_PROBLEM REQUIREMENTS_. Reproduce exactly the section that begins at the line containing "makeSleeve();" and ends at the line containing "in imported if", both lines included; omit all other lines.

_DATA LISTING_.
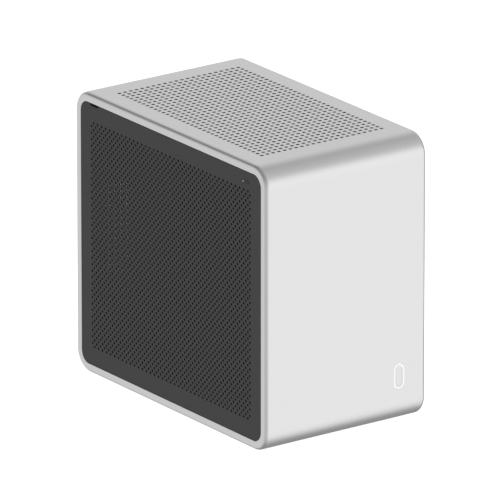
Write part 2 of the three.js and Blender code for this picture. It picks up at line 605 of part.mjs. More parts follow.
// A square frame with a round bore, corner holes and four struts that hold the motor plate.
function makeFan(name, position, rotation) {
  const group = new THREE.Group();
  group.position.set(...position);
  group.rotation.set(...rotation);
  tower.add(group);
  const half = FAN.thickness / 2;
  const boreRadius = FAN.size / 2 - FAN.rim;
  const body = prism(roundedRectangle(FAN.size, FAN.size, FAN.cornerRadius, 3), "z", [-half, half]);
  const bore = prism(circle(boreRadius, 32), "z", [-half - 1, half + 1]);
  const holeAt = FAN.size / 2 - FAN.screwInset;
  const holes = [[1, 1], [1, -1], [-1, 1], [-1, -1]].map(([u, v]) => prism(
    circle(FAN.screwRadius, 8), "z", [-half - 1, half + 1], u * holeAt, v * holeAt));
  const plateZ = [-half, -half + FAN.motorPlate];
  const motorPlate = prism(circle(FAN.hubRadius + 1, 20), "z", plateZ);
  const strut = box([FAN.hubRadius - 2, boreRadius + FAN.rim / 2], [-1.5, 1.5], plateZ);
  const struts = [0, 1, 2, 3].map((i) => strut.rotate([0, 0, 25 + i * 90]));
  addPiece(`${name}_frame`, joined(cut(body, bore, ...holes), motorPlate, ...struts), blackPlastic, group);
  const height = FAN.thickness - FAN.motorPlate - 2.5;
  const turning = rotorSolid({ ...FAN, height }, boreRadius - FAN.tipGap);
  const rotor = addPiece(`${name}_rotor`, turning, blackPlastic, group);
  rotor.position.z = half - 1 - height / 2;
}

// ---------------------------------------------------------------- graphics card

function makeGraphicsCard() {
  const boardZ = around(cardZ, CARD.thickness);
  const slotRear = boardRear - PCIE.fromRear;
  const fingers = box([cardRight - 1, onBoard - 4], [slotRear - PCIE.length + 4, slotRear - 4], boardZ);
  addPiece("gpu_board", joined(box([cardLeft, cardRight], [cardFront, cardRear], boardZ), fingers), circuit);

  const plateY = [cardFront, cardRear - 14];
  addPiece("gpu_backplate", box(
    [cardLeft, cardRight - 2], plateY, [boardZ[1] + SEAT, boardZ[1] + SEAT + SHEET]), greyPlastic);

  const sinkTop = boardZ[0] - 2 * SEAT;
  const shroudTop = sinkTop - 5.6;
  const shroudBottom = shroudTop - CARD.shroudDepth;
  const shroudX = [cardLeft - 3, cardRight - 1.7];
  const shroudY = [cardFront + 1, cardRear - 14];
  const middleX = (shroudX[0] + shroudX[1]) / 2;
  const halfLength = (shroudY[1] - shroudY[0]) / 2; // each fan has one half of the shroud
  const fanY = { front: shroudY[0] + halfLength / 2, rear: shroudY[1] - halfLength / 2 };
  const boreRadius = Math.min(shroudX[1] - shroudX[0], halfLength) / 2 - CARD.boreMargin;
  const wall = CARD.shroudWall;
  const inside = (range, by) => [range[0] + by, range[1] - by];
  const bores = Object.values(fanY).map((y) => prism(
    circle(boreRadius, 28), "z", [shroudBottom - 1, shroudTop], middleX, y));
  addPiece("gpu_shroud", cut(
    box(shroudX, shroudY, [shroudBottom, shroudTop]),
    box(inside(shroudX, wall), inside(shroudY, wall), [shroudBottom + wall, shroudTop + 1]),
    ...bores), blackPlastic);

  const sinkX = inside(shroudX, wall + 2);
  const sinkY = inside(shroudY, wall + 2);
  const base = box(sinkX, sinkY, [shroudTop + 0.5, sinkTop]);
  const pitch = (sinkY[1] - sinkY[0] - CARD.finThickness) / (CARD.fins - 1);
  const finZ = [shroudBottom + wall + CARD_FAN.height + 2.1, shroudTop + 1];
  const fins = Array.from({ length: CARD.fins }, (_, i) => box(
    sinkX, [sinkY[0] + i * pitch, sinkY[0] + i * pitch + CARD.finThickness], finZ));
  addPiece("gpu_heatsink", joined(base, ...fins), zinc);

  const fanZ = shroudBottom + CARD_FAN.frontGap + CARD_FAN.height / 2;
  for (const [end, y] of Object.entries(fanY)) {
    const turning = rotorSolid(CARD_FAN, boreRadius - CARD_FAN.tipGap);
    const rotor = addPiece(`gpu_fan_${end}`, turning, blackPlastic);
    rotor.position.set(middleX, y, fanZ);
  }
  makeCardBracket(boardZ[0]);
}

// The card's rear bracket: a two-slot plate with the tab that the screws hold, and its display sockets
// behind it.
function makeCardBracket(underBoard) {
  const plateY = [bracketY - SHEET, bracketY];
  const tabX = [ledgeX + SEAT, ledgeX + SEAT + SHEET];
  const plate = box([tabX[0], cardRight + BRACKET.pastSlot], plateY, bracketZ);
  const tab = box(tabX, [rearPanelY - BRACKET.tabDepth, bracketY], bracketZ);
  const portZ = [underBoard - SEAT - BRACKET.portHeight, underBoard - SEAT];
  const portMiddles = [0, 1, 2, 3].map((i) => cardLeft + BRACKET.firstPort + i * BRACKET.portPitch);
  const portY = [cardRear + 2 * SEAT, bracketY];
  const ports = portMiddles.map((x) => box(around(x, BRACKET.portWidth), portY, portZ));
  const sockets = portMiddles.map((x) => box(
    around(x, BRACKET.portWidth - 2 * BRACKET.portWall), [bracketY - SHEET - 0.4, bracketY + 1],
    around((portZ[0] + portZ[1]) / 2, BRACKET.portHeight - 2.5 * BRACKET.portWall)));
  const screwHoles = slotMiddles.map((z) => prism(
    screwClearance, "x", [tabX[0] - 1, tabX[1] + 1], screwY, z));
  addPiece("gpu_bracket", cut(joined(plate, tab, ...ports), ...sockets, ...screwHoles), zinc);

  const headEnd = ledgeX - SHEET - SEAT;
  const headX = [headEnd - THUMB_SCREW.headLength, headEnd];
  const shaftX = [headEnd - 1, tabX[1] + 4];
  ["upper", "lower"].forEach((place, i) => addPiece(`thumb_screw_${place}`, joined(
    prism(circle(THUMB_SCREW.headRadius, 14), "x", headX, screwY, slotMiddles[i]),
    prism(circle(THUMB_SCREW.shaftRadius, 8), "x", shaftX, screwY, slotMiddles[i])), blackPlastic));
}

// ---------------------------------------------------------------- power supply, inlet and leads

const leadPlug = { x: LEAD_PLUG.fromMiddle, y: (psuFront + psuRear) / 2 };

function makePowerSupply() {
  const outer = [around(0, PSU.width), [psuFront, psuRear], [psuBottom, psuTop]];
  const inner = outer.map(([low, high]) => [low + PSU.wall, high - PSU.wall]);
  const fanZ = (psuBottom + psuTop) / 2;
  const boreRadius = Math.min(PSU.width, PSU.height) / 2 - PSU.boreMargin;
  const bore = prism(circle(boreRadius, 32), "y", [psuRear - PSU.wall - 1, psuRear + 1], 0, fanZ);
  const plugHole = box(
    around(leadPlug.x, LEAD_PLUG.width + 1), around(leadPlug.y, LEAD_PLUG.depth + 1),
    [psuTop - PSU.wall - 1, psuTop + 1]);
  addPiece("psu_case", cut(box(...outer), box(...inner), bore, plugHole), steel);

  const rotor = addPiece("psu_fan_rotor", rotorSolid(PSU_FAN, boreRadius - PSU_FAN.tipGap), blackPlastic);
  rotor.rotation.x = -Math.PI / 2;
  rotor.position.set(0, psuRear - PSU.wall - 1.2 - PSU_FAN.height / 2, fanZ);
}

function makeInlet() {
  const z = [inletTop - INLET.height, inletTop];
  const flangeY = [rearPanelY + SEAT, rearPanelY + SEAT + INLET.flange];
  const flange = prism(
    roundedRectangle(INLET.width, INLET.height, 3, 3), "y", flangeY, inletX, (z[0] + z[1]) / 2);
  const lap = INLET.flangeLap;
  const body = box(
    around(inletX, INLET.width - 2 * lap), [flangeY[1] - INLET.bodyDepth, flangeY[0] + 0.5],
    [z[0] + lap, z[1] - lap]);
  const socket = box(
    around(inletX, INLET.socketWidth), [flangeY[1] - INLET.socketDepth, flangeY[1] + 1],
    around(z[1] - INLET.pinDrop, INLET.socketHeight));
  const rockerZ = z[0] + lap + 2 * ROCKER.wellEnd + ROCKER.height / 2 + 0.75;
  const rockerWell = box(
    around(inletX, ROCKER.width + 2 * ROCKER.wellSide), [flangeY[1] - ROCKER.wellDepth, flangeY[1] + 1],
    around(rockerZ, ROCKER.height + 2 * ROCKER.wellEnd));
  addPiece("ac_inlet", cut(joined(flange, body), socket, rockerWell), blackPlastic);

  const pivot = new THREE.Group();
  pivot.position.set(inletX, flangeY[1] - ROCKER.pivotDepth, rockerZ);
  pivot.rotation.x = THREE.MathUtils.degToRad(ROCKER.tilt);
  tower.add(pivot);
  const half = ROCKER.height / 2;
  const outline = [[-half, -3], [half, -3], [half, 4.4], [0, 2.4], [-half, 4.4]];
  const face = outline.map(([v, u]) => new THREE.Vector2(u, v)).reverse();
  addPiece("power_rocker", prism(face, "x", around(0, ROCKER.width)), blackPlastic, pivot);
}

function makeLeads() {
  const plugTop = psuTop + LEAD_PLUG.rise;
  addPiece("ac_plug", prism(
    roundedRectangle(LEAD_PLUG.width, LEAD_PLUG.depth, 3, 2), "z", [psuTop - LEAD_PLUG.insert, plugTop],
    leadPlug.x, leadPlug.y), blackPlastic);

  const highZ = boardTop + 9.5;
  const inletBack = rearPanelY + SEAT + INLET.flange - INLET.bodyDepth - SEAT;
  const inletZ = inletTop - INLET.pinDrop;
  const start = plugTop + SEAT;
  addPiece("ac_lead", bar([
    [leadPlug.x, leadPlug.y, start], [leadPlug.x, leadPlug.y, start + 7],
    [leadPlug.x - 3, leadPlug.y + 12, highZ - 2],
    [20, -70, highZ], [2, -20, highZ], [-16, 30, highZ], [-34, 76, highZ],
    [inletX, inletBack - 18, highZ - 8], [inletX, inletBack - 7, inletZ], [inletX, inletBack, inletZ],
  ], 3.2, 8, 34), cable);

  const plugY = [boardFront + ATX_PLUG.fromFront, boardFront + ATX_PLUG.fromFront + ATX_PLUG.width];
  const plugBottom = boardBottom + ATX_PLUG.aboveBoardEdge;
  const plugZ = [plugBottom, plugBottom + ATX_PLUG.length];
  const wire = { x: onBoard - ATX_PLUG.reach, y: (plugY[0] + plugY[1]) / 2, z: (plugZ[0] + plugZ[1]) / 2 };
  const underPsu = psuBottom - SEAT;
  addPiece("atx_cable", joined(onTheBoard(ATX_PLUG.reach, plugY, plugZ), bar([
    [wire.x + 2, wire.y, wire.z], [wire.x - 8, wire.y, wire.z], [wire.x - 16, wire.y - 8, wire.z - 10],
    [16, wire.y - 24, underPsu - 8], [17, psuRear + 6, underPsu - 16],
    [19, psuRear - 14, underPsu - 16], [20, leadPlug.y, underPsu - 8], [20, leadPlug.y, underPsu],
  ], 4.2, 10, 26)), cable);

  const plug = [
    [cardLeft + 16, cardLeft + 36], [cardFront - 16, cardFront - SEAT],
    [cardZ - 11, cardZ + CARD.thickness / 2]];
  const plugMid = [cardLeft + 26, plug[1][0] + 1, cardZ - 5];
  addPiece("gpu_cable", joined(box(...plug), bar([
    plugMid, [plugMid[0], plugMid[1] - 7, plugMid[2]], [plugMid[0] + 1, plugMid[1] - 13, plugMid[2] + 9],
    [plugMid[0] + 2, psuRear - 38, underPsu - 10], [plugMid[0] + 3, psuRear - 30, underPsu - 8],
    [plugMid[0] + 3, psuRear - 30, underPsu],
  ], 3.5, 8, 18)), cable);

  const header = { y: [boardFront + 3, boardFront + 9], z: [boardBottom + 3, boardBottom + 8], height: 8 };
  const headerMid = [onBoard - header.height / 2, header.y[0], (header.z[0] + header.z[1]) / 2];
  const exit = [buttonX, switchBack + SEAT, buttonZ - SWITCH_BOARD.wireDrop];
  addPiece("front_panel_cable", joined(onTheBoard(header.height, header.y, header.z), bar([
    exit, [exit[0], exit[1] + 7, exit[2]], [exit[0] - 1, exit[1] + 32, exit[2] + 2],
    [headerMid[0] + 0.5, headerMid[1] - 32, headerMid[2] - 8], [headerMid[0], headerMid[1] - 8, headerMid[2]],
    [headerMid[0], headerMid[1] + 2, headerMid[2]],
  ], SWITCH_BOARD.wireRadius, 8, 22)), cable);
}

// ---------------------------------------------------------------- assembly

makeSleeve();
for (const [name, side] of [["left", -1], ["right", 1]]) {
  makeSideFrame(`${name}_frame`, side);
  makeSidePanel(`${name}_side_panel`, side);
  for (const [end, way] of [["front", -1], ["rear", 1]]) makeFoot(`foot_${end}_${name}`, side, way);
}
makeRearPanel();
makeTray();
makeTopFanBracket();
makePsuBracket();
makeButton();
makeMotherboard();
for (const [end, way] of [["front", -1], ["rear", 1]]) {
  makeFan(`top_fan_${end}`, [0, (way * fanPitch) / 2, fanTopZ - FAN.thickness / 2], [0, 0, 0]);
}
makeGraphicsCard();
makePowerSupply();
makeInlet();
makeLeads();

export default tower;
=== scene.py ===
"""A compact desktop computer tower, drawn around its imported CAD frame.

Lengths inside this file are millimetres, +Z up, with the front at -Y. make_piece turns them into metres.
"""

import json
import math

import bmesh
import bpy
import numpy as np
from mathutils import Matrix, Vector
from mathutils.geometry import delaunay_2d_cdt


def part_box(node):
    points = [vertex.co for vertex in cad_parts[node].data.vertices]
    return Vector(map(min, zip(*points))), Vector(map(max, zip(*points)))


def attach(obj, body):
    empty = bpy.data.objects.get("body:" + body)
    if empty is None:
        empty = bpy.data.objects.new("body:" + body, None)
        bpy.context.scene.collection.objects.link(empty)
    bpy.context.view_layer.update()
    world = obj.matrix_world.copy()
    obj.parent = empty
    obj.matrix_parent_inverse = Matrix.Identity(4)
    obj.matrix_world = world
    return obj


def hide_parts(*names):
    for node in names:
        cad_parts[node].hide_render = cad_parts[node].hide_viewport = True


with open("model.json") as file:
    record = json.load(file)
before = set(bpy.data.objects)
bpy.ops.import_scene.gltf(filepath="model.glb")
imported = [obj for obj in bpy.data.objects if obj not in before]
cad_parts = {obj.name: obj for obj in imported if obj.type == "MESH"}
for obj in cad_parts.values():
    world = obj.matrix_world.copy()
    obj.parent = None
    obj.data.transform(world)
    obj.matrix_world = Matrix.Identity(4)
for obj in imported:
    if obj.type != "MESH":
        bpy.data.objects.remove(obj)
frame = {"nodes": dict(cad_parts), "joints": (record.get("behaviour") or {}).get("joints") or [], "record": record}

bl_info = {
    "name": "Desktop tower",
    "version": (1, 0, 0),
    "blender": (4, 5, 0),
    "location": "View3D > Sidebar > Tower",
    "description": "Builds the visual pieces of a compact desktop computer tower around its CAD frame",
    "category": "Object",
}

MM = 0.001
SUPPORT = 0.3            # width of the strip that keeps a flat face's shading flat beside a fillet
WELD = 2e-6              # points closer than this, in metres, are one point
SHARP = math.radians(38)


def node_box(name):
    """Lowest and highest corner of a CAD node, in millimetres."""
    low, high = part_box(name)
    return np.array(low) / MM, np.array(high) / MM


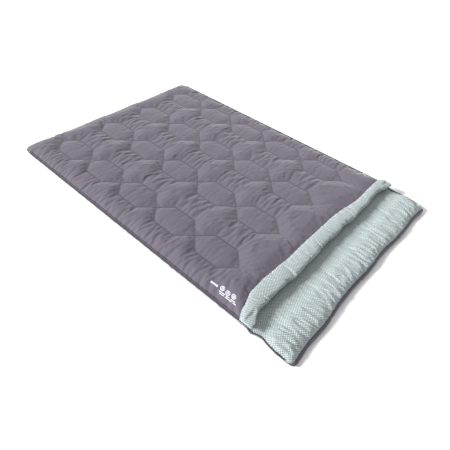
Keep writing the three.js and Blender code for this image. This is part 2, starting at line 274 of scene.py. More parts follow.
# ---- meshes ------------------------------------------------------------------------------------------
def grid_faces(nu, nv, wrap=False):
    """Quads of a grid of nu by nv points, where point (i, j) is number i nv + j. With wrap, the last
    column meets the first."""
    index = np.arange(nu * nv).reshape(nu, nv)
    if wrap:
        index = np.concatenate([index, index[:, :1]], axis=1)
    corners = [index[:-1, :-1], index[1:, :-1], index[1:, 1:], index[:-1, 1:]]
    return np.stack(corners, -1).reshape(-1, 4)


def make_piece(name, points, faces, uv=None, marks=None):
    """A mesh object from points and faces, with one uv pair and any named numbers for each point."""
    mesh = bpy.data.meshes.new(name)
    mesh.from_pydata(np.asarray(points, float).tolist(), [], [list(face) for face in faces])
    if uv is not None:
        corner = np.zeros(len(mesh.loops), int)
        mesh.loops.foreach_get("vertex_index", corner)
        layer = mesh.uv_layers.new(name="cloth")
        layer.data.foreach_set("uv", np.asarray(uv, np.float32)[corner].ravel())
    for key, values in (marks or {}).items():
        spot = mesh.attributes.new(key, "FLOAT", "POINT")
        spot.data.foreach_set("value", np.asarray(values, np.float32).ravel())
    mesh.polygons.foreach_set("use_smooth", np.full(len(mesh.polygons), True))
    mesh.update()
    piece = bpy.data.objects.new(name, mesh)
    bpy.context.scene.collection.objects.link(piece)
    return piece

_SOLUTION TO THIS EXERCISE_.
makeSleeve();
for (const [name, side] of [["left", -1], ["right", 1]]) {
  makeSideFrame(`${name}_frame`, side);
  makeSidePanel(`${name}_side_panel`, side);
  for (const [end, way] of [["front", -1], ["rear", 1]]) makeFoot(`foot_${end}_${name}`, side, way);
}
makeRearPanel();
makeTray();
makeTopFanBracket();
makePsuBracket();
makeButton();
makeMotherboard();
for (const [end, way] of [["front", -1], ["rear", 1]]) {
  makeFan(`top_fan_${end}`, [0, (way * fanPitch) / 2, fanTopZ - FAN.thickness / 2], [0, 0, 0]);
}
makeGraphicsCard();
makePowerSupply();
makeInlet();
makeLeads();

export default tower;
=== scene.py ===
"""A compact desktop computer tower, drawn around its imported CAD frame.

Lengths inside this file are millimetres, +Z up, with the front at -Y. make_piece turns them into metres.
"""

import json
import math

import bmesh
import bpy
import numpy as np
from mathutils import Matrix, Vector
from mathutils.geometry import delaunay_2d_cdt


def part_box(node):
    points = [vertex.co for vertex in cad_parts[node].data.vertices]
    return Vector(map(min, zip(*points))), Vector(map(max, zip(*points)))


def attach(obj, body):
    empty = bpy.data.objects.get("body:" + body)
    if empty is None:
        empty = bpy.data.objects.new("body:" + body, None)
        bpy.context.scene.collection.objects.link(empty)
    bpy.context.view_layer.update()
    world = obj.matrix_world.copy()
    obj.parent = empty
    obj.matrix_parent_inverse = Matrix.Identity(4)
    obj.matrix_world = world
    return obj


def hide_parts(*names):
    for node in names:
        cad_parts[node].hide_render = cad_parts[node].hide_viewport = True


with open("model.json") as file:
    record = json.load(file)
before = set(bpy.data.objects)
bpy.ops.import_scene.gltf(filepath="model.glb")
imported = [obj for obj in bpy.data.objects if obj not in before]
cad_parts = {obj.name: obj for obj in imported if obj.type == "MESH"}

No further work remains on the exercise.